De hoogte van de dwangsom houdt rekening met de zwaarte van het geschonden belang en de beoogde werking van de dwangsomoplegging, namelijk het alsnog betalen door de werkgever van het achterstallig minimumloon en/of minimumvakantiebijslag aan de werknemer. Ook voor de last onder dwangsom is een staffeling opgesteld, waarbij het percentage en de duur van de onderbetaling een rol spelen. De dwangsom voor de vakantiebijslag is € 25,– per dag. Het maximale bedrag dat een werkgever per werknemer voor een beboetbaar feit aan dwangsom kan verbeuren bedraagt € 25 000,–.

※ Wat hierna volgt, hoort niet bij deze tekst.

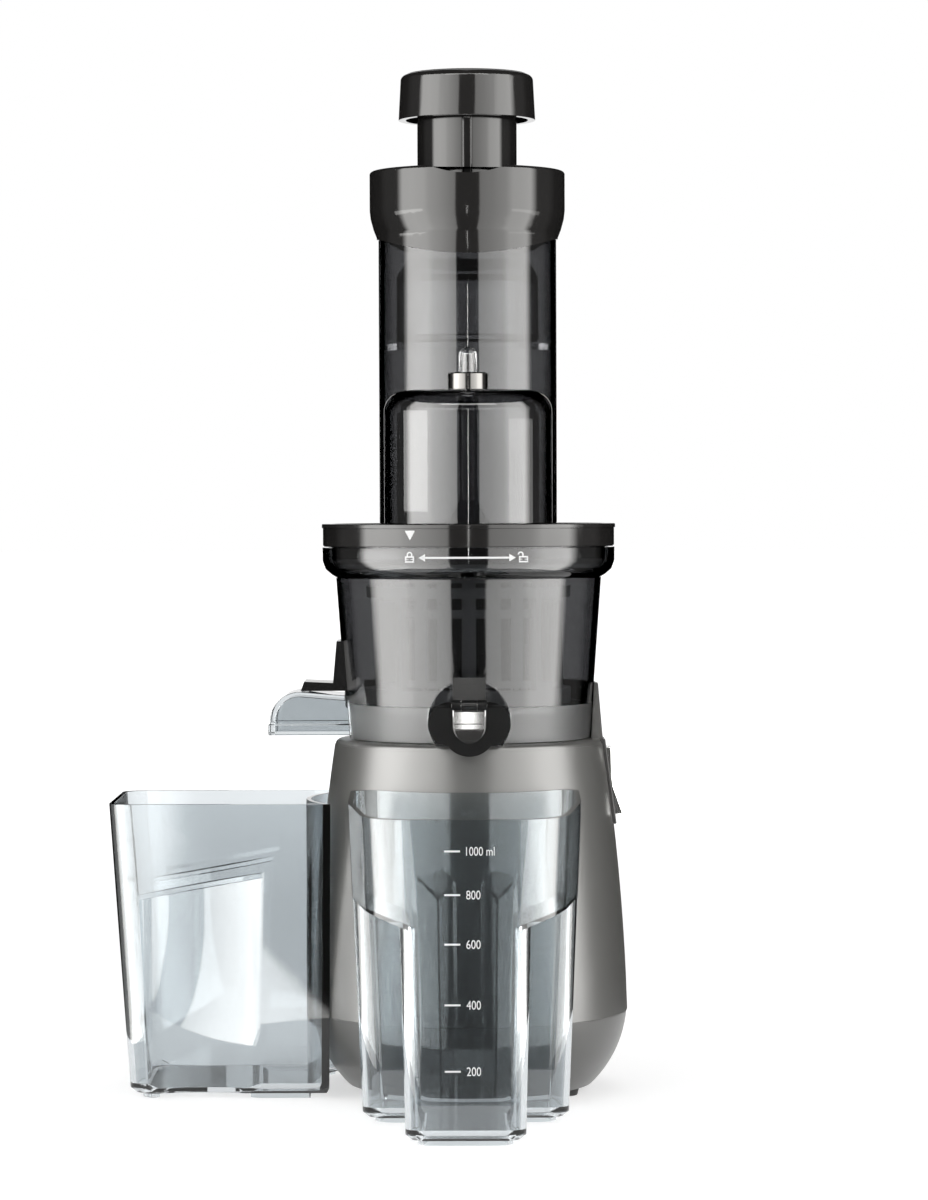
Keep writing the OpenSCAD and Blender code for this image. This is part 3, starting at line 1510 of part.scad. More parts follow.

De werkgever dient het achterstallig minimumloon of de minimumvakantiebijslag aan de werknemer zelf te betalen en niet aan de Arbeidsinspectie. De dwangsom wordt pas opgeheven wanneer de werkgever schriftelijk bewijs heeft overlegd aan de Arbeidsinspectie waaruit blijkt dat het achterstallige bedrag betaald is.

Evaluatie

Bij het voortgezet algemeen overleg op 25 april jl. over het vrij verkeer van werknemers uit de MOE-landen heb ik u toegezegd dat ik u zal informeren over de stand van zaken van het flankerend beleid, de huisvesting en de handhaving bij vrij verkeer. Daarbij wordt ook de handhaving van de WML betrokken en in het bijzonder het aantal controles, het aantal boeterapporten, de hoogte van de boetes en dwangsommen en het betaalde achterstallig loon.

De minister van Sociale Zaken en Werkgelegenheid,

J. P. H. Donner


XNoot
1

Ter inzage gelegd bij het Centraal Informatiepunt Tweede Kamer.